Questions to ask in the final vendor round
Before you make a decision, ask these questions in one session with the people who will actually run the work:
- What does a normal day look like for the QA team in our time zone overlap?
- How do you hand off a partially completed test cycle?
- What do you need from us to verify a release without delay?
- Who owns test data, credentials, and environment access?
- How do you handle defects found after your local workday ends?
- What is your process for test revalidation after a fix?
- How do you report coverage gaps and risk before release?
- Which parts of the process are asynchronous, and which are synchronous?
The goal is not to make the vendor answer perfectly.
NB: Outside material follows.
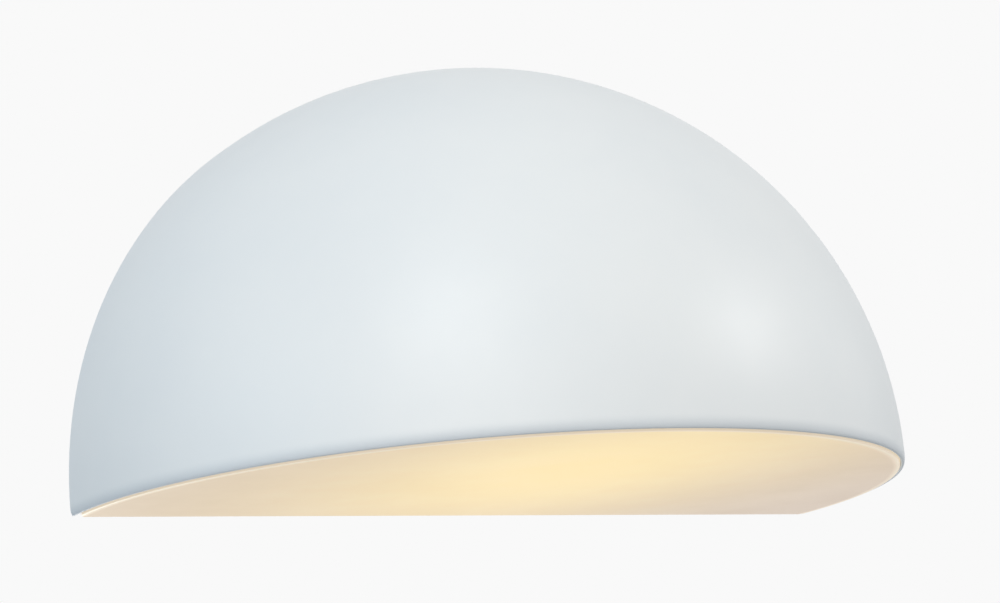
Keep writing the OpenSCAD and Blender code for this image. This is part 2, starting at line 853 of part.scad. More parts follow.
// Blown glass, open where the cap grips its neck
module lamp_glass_area(inset) {
    r = globe_r - inset;
    intersection() {
        union() {
            translate([0, globe_h]) circle(r);
            polygon([
                [0, cap_l - 3 - inset], [neck_r - inset, cap_l - 3 - inset], [neck_r - inset, cap_l + 1],
                [sqrt(r * r - pow(globe_h - neck_top, 2)), neck_top], [0, globe_h]
            ]);
        }
        square([globe_r + cut, lamp_l + cut]);
    }
}

module lamp_globe() {
    color("#EEF3F4", 0.35) on_lamp_axis(tip_d) rotate_extrude() difference() {
        lamp_glass_area(0);
        lamp_glass_area(glass_t);
    }
}

// Glass foot that carries the leads
module lamp_stem() {
    color("#E3EAEB", 0.5) on_lamp_axis(tip_d) rotate_extrude() polygon([
        [0, cap_l - 2], [9, cap_l - 2], [9, cap_l - 1], [4, cap_l + 3], [2.6, cap_l + 7],
        [2.4, stem_top - 1], [1.5, stem_top], [0, stem_top]
    ]);
}

// Centre post and the wires to both ends of each filament
module lamp_leads() {
    color("#C5C8C9") on_lamp_axis(tip_d) {
        translate([0, 0, stem_top]) cylinder(d = post_d, h = post_top - stem_top);
        for (a = [45 : 90 : 315]) rotate([0, 0, a]) {
            leaning_rod([lead_foot_r, filament_low[1] - lead_foot_r], filament_low, lead_d);
            leaning_rod([0, post_top - lead_d], filament_high, lead_d);
        }
    }
}

module lamp_filaments() {
    color("#F5C35A") on_lamp_axis(tip_d)
        for (a = [45 : 90 : 315]) rotate([0, 0, a])
            leaning_rod(filament_low, filament_high, filament_d);
}

shade();
diffuser();
clip_studs();
diffuser_clips();
clip_nuts();
back_plate();
cable_grommet();
lock_nut();
lock_washer();
lock_screw();
terminal_block();
terminal_tubes();
terminal_screws();
terminal_block_screws();
holder_bracket();
bracket_rivets();
holder_body();
holder_fixing_screws();
holder_fixing_nuts();
holder_shell();
holder_contact();
holder_terminals();
holder_terminal_screws();
earth_screw();
earth_washer();
earth_tag();
live_wire();
neutral_wire();
earth_wire();
bare_ends();
lamp_contact();
lamp_insulator();
lamp_cap();
lamp_driver();
lamp_globe();
lamp_stem();
lamp_leads();
lamp_filaments();
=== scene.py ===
"""Half-dome wall light, as it hangs: a pressed steel shade over an opal diffuser, slid over the
flange of a back plate that carries the lamp holder, the terminal block and the inner wiring."""
import math

import bmesh
import bpy
from mathutils import Matrix, Vector


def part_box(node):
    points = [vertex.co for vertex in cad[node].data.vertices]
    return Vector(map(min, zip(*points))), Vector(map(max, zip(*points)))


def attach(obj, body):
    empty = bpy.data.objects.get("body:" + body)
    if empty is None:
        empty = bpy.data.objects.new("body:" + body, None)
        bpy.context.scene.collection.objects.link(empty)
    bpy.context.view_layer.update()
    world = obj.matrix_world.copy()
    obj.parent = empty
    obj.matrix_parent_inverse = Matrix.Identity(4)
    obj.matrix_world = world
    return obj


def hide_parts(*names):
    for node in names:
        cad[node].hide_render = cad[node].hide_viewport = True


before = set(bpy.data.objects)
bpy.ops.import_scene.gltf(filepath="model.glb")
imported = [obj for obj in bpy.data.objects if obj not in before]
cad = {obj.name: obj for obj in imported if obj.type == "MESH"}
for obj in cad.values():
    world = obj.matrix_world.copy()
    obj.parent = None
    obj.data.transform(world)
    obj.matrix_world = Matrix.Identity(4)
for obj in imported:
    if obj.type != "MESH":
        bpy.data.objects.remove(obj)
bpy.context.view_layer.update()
# Sizes are written in mm, and MM turns them into the frame's metres.
MM = 0.001

# --- Back plate -------------------------------------------------------------------------------
# Half-moon pan pressed from 1 mm steel: a rim flat on the wall, a raised panel with a hollow
# behind it, and a flange round the arch. Its slots and holes are punched, and it is coated
# thinly in white powder. Its heights are taken from the shade's rim, which lies level.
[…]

The goal is to find out whether their operating model matches yours.
A practical decision rule
If your team has frequent releases, distributed engineers, and a need for same-day bug turnaround, prioritize overlap hours and release handoff discipline above rate cards.
If your team has stable builds, predictable regression packs, and minimal live coordination, you can tolerate more asynchronous coverage and fewer shared hours.
If your environment is fragile or your automation is still evolving, favor a partner that can work with your current tooling while reducing ownership burden. In some cases, a platform-assisted approach, such as Endtest, can help keep test assets more portable and reduce the amount of infrastructure the offshore team has to manage.
Final takeaway
Choosing an offshore QA partner is really a question of how your releases move across time zones. The right partner will not just test your software, they will make it easier for your team to hand work off, recover from defects, and keep shipping without waiting for the sun to come up in the next office.
When you evaluate vendors, focus on the mechanics that determine whether distributed QA works in practice, time zone coverage, overlap hours, release handoffs, environment ownership, and the clarity of defect communication. If those pieces are strong, the partnership can scale. If they are weak, even a talented team will feel hard to work with.
For most buyers, that is the real test.